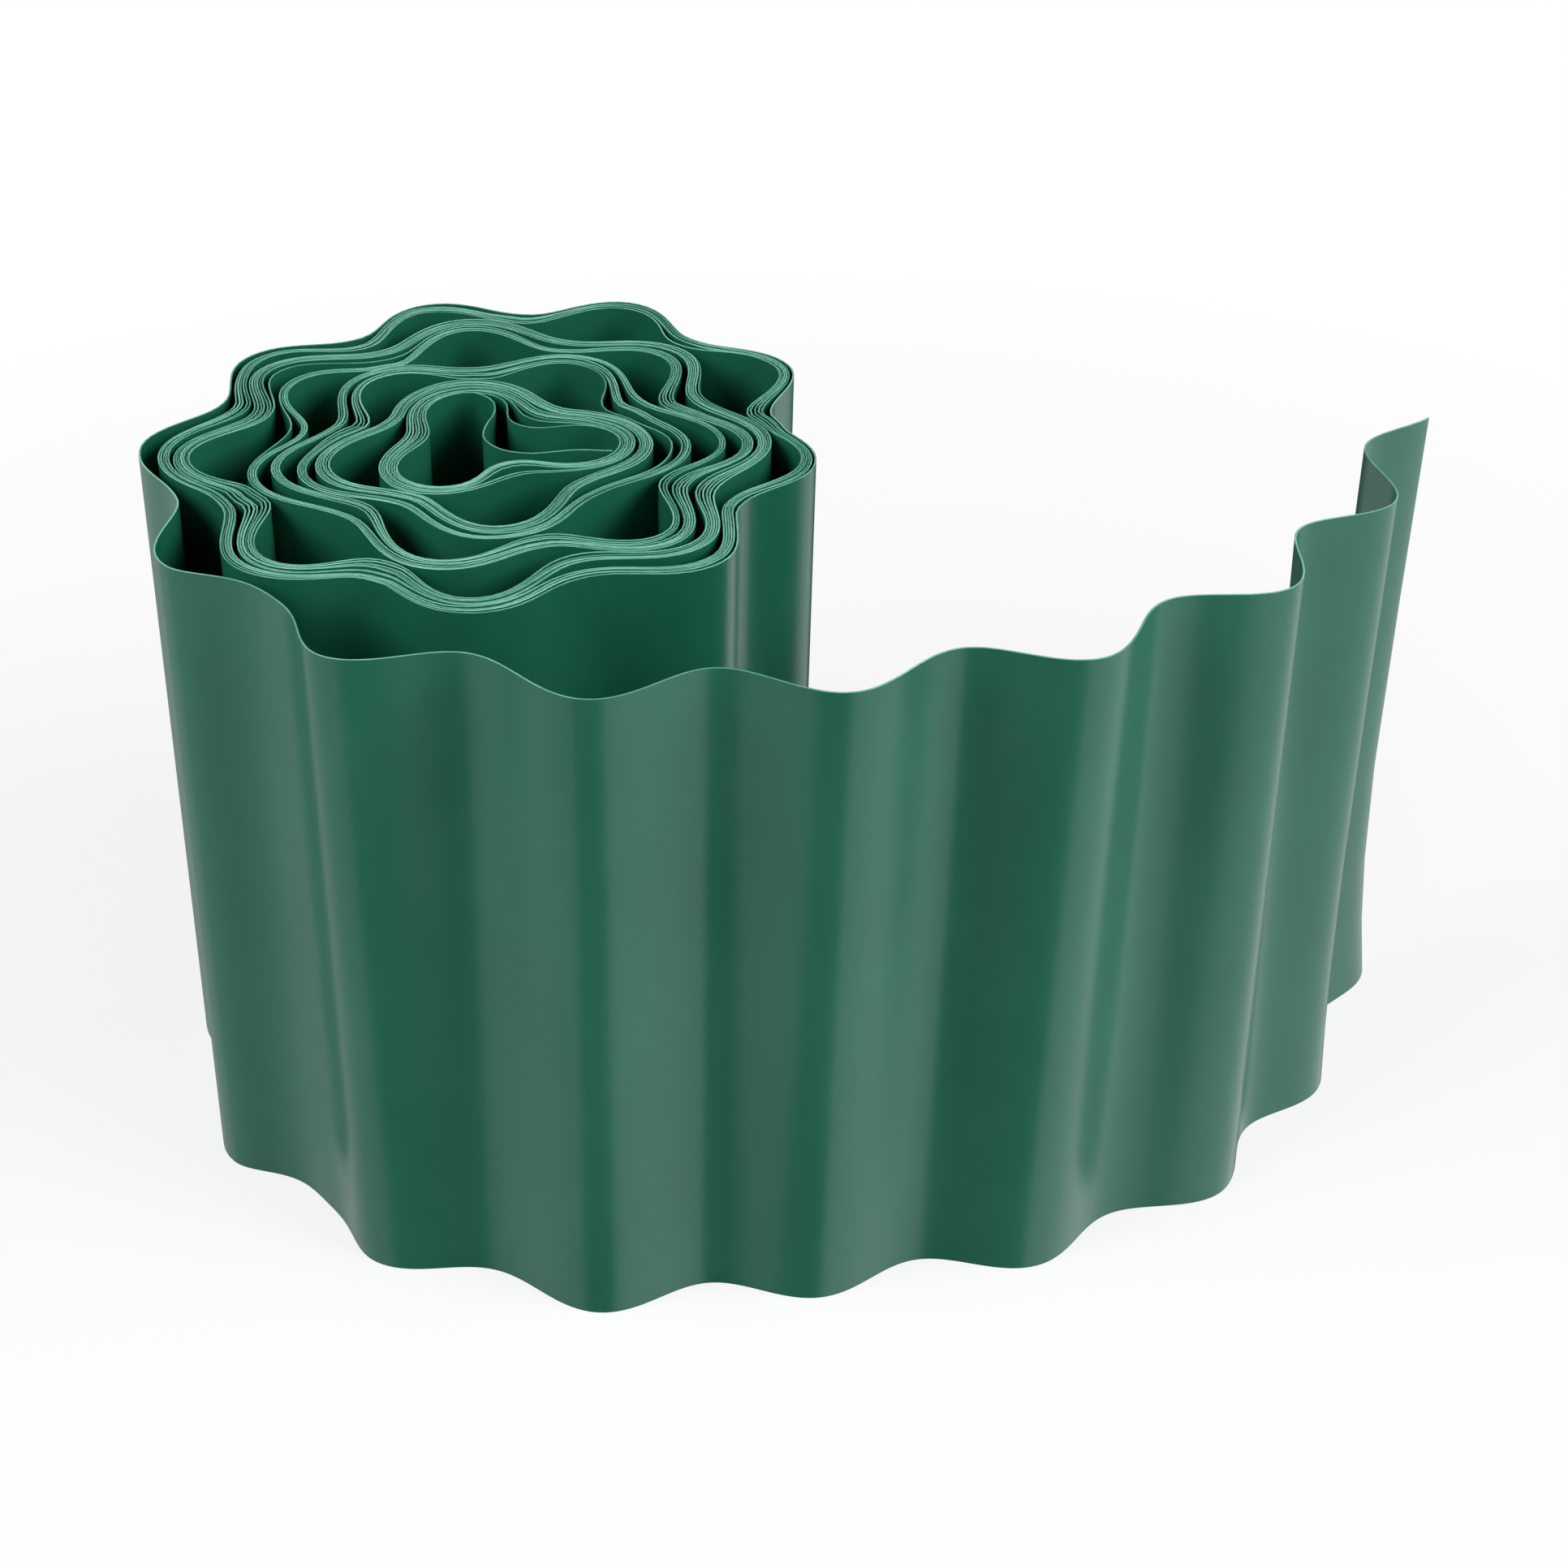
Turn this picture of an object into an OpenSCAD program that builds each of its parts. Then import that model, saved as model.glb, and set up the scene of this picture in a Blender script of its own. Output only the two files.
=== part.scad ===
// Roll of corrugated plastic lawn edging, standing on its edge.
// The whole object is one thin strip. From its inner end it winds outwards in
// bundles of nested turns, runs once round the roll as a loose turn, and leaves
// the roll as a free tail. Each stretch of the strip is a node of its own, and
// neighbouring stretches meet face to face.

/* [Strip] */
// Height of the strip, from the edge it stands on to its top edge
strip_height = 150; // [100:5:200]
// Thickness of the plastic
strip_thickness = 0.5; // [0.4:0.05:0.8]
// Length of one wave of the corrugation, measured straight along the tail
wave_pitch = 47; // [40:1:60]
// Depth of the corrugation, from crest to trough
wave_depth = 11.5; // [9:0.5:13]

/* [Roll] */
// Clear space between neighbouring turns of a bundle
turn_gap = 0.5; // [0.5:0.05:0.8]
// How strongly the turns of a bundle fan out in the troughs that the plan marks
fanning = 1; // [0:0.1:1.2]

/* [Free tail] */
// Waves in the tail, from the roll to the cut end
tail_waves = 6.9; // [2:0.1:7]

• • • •

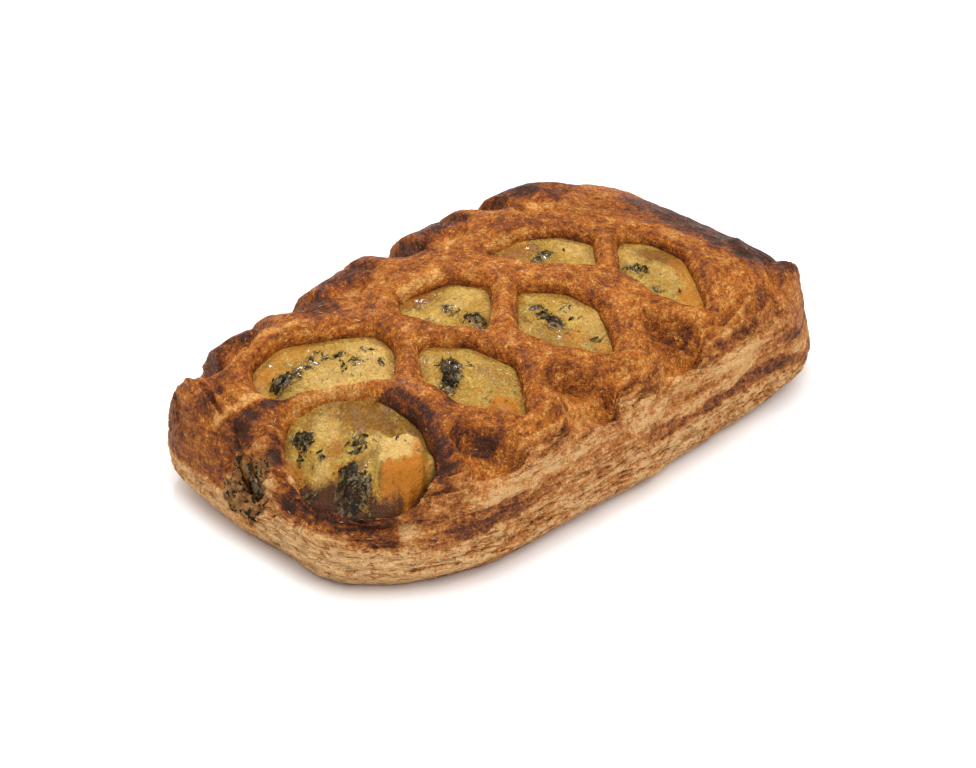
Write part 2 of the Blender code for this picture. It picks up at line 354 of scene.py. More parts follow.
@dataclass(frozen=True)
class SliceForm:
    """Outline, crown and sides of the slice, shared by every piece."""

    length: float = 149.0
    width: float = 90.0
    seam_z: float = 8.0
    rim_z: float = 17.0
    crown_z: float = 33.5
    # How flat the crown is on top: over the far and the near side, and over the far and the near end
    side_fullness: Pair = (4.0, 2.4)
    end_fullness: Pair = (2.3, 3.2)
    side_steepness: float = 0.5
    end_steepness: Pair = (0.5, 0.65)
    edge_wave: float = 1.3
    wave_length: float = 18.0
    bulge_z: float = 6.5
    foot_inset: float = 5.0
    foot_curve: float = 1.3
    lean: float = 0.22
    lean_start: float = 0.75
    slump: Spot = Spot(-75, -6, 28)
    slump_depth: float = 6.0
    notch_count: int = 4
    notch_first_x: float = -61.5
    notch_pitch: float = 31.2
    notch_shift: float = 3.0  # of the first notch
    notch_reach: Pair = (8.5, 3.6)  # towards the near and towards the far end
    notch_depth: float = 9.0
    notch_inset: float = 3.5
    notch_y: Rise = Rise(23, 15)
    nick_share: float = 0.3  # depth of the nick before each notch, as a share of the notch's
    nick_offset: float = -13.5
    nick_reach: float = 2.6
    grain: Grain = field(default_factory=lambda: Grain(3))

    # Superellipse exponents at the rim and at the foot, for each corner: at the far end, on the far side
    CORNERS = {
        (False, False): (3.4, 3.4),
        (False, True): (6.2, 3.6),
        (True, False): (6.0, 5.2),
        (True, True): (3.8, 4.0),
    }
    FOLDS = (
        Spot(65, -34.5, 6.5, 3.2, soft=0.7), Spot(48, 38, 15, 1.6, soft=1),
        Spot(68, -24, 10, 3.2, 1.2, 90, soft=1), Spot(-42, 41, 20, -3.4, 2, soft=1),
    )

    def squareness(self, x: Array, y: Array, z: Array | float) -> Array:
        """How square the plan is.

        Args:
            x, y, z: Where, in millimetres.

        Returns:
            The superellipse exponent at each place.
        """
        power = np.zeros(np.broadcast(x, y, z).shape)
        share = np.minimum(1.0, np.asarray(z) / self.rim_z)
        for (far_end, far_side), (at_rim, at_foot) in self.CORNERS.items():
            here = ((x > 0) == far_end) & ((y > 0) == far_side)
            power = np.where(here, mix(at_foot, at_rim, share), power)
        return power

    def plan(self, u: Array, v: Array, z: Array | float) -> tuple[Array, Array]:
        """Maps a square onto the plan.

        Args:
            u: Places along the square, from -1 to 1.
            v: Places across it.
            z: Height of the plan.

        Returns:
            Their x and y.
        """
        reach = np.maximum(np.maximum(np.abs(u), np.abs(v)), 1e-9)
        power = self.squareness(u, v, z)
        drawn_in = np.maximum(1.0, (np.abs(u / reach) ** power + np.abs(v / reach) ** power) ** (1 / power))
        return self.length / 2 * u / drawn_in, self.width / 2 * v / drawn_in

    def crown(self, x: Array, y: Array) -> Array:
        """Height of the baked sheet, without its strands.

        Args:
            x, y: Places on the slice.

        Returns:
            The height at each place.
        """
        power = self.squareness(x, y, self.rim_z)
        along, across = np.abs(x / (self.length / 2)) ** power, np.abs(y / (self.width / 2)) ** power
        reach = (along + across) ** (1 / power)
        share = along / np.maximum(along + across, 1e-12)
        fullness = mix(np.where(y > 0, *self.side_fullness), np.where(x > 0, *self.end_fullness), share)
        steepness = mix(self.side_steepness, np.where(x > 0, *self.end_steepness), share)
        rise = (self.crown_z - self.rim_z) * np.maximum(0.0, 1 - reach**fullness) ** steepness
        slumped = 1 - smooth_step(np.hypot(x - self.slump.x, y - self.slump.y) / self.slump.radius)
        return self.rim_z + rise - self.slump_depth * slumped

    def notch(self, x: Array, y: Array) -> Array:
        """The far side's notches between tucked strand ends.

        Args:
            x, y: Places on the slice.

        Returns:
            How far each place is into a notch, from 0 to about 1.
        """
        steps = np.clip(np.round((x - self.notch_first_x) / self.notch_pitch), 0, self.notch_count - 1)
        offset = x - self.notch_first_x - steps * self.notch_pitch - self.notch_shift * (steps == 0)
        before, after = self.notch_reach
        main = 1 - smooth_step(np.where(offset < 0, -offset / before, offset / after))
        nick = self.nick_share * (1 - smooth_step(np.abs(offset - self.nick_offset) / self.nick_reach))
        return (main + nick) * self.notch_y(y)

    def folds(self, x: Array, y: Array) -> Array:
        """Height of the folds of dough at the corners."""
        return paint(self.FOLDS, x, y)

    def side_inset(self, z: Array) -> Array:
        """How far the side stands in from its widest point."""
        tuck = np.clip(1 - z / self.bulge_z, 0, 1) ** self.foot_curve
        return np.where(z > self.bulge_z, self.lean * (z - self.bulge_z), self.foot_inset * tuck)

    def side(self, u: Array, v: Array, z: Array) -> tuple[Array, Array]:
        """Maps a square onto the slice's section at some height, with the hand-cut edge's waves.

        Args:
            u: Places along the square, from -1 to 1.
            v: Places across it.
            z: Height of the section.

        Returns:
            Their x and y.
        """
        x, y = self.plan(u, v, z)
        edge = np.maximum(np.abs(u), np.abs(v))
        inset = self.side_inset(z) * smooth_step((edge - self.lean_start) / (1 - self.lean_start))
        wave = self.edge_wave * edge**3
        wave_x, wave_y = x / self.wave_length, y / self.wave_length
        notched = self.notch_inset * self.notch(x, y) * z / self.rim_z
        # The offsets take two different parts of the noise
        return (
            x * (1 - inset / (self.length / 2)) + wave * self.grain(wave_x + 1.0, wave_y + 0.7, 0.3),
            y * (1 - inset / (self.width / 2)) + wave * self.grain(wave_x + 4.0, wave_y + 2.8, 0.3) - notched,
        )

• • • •

Description of the task » Retype exactly the lines above, from the one with "Write part 2" through the one with "crown and sides", inclusive.

Task answer »
Write part 2 of the Blender code for this picture. It picks up at line 354 of scene.py. More parts follow.
@dataclass(frozen=True)
class SliceForm:
    """Outline, crown and sides of the slice, shared by every piece."""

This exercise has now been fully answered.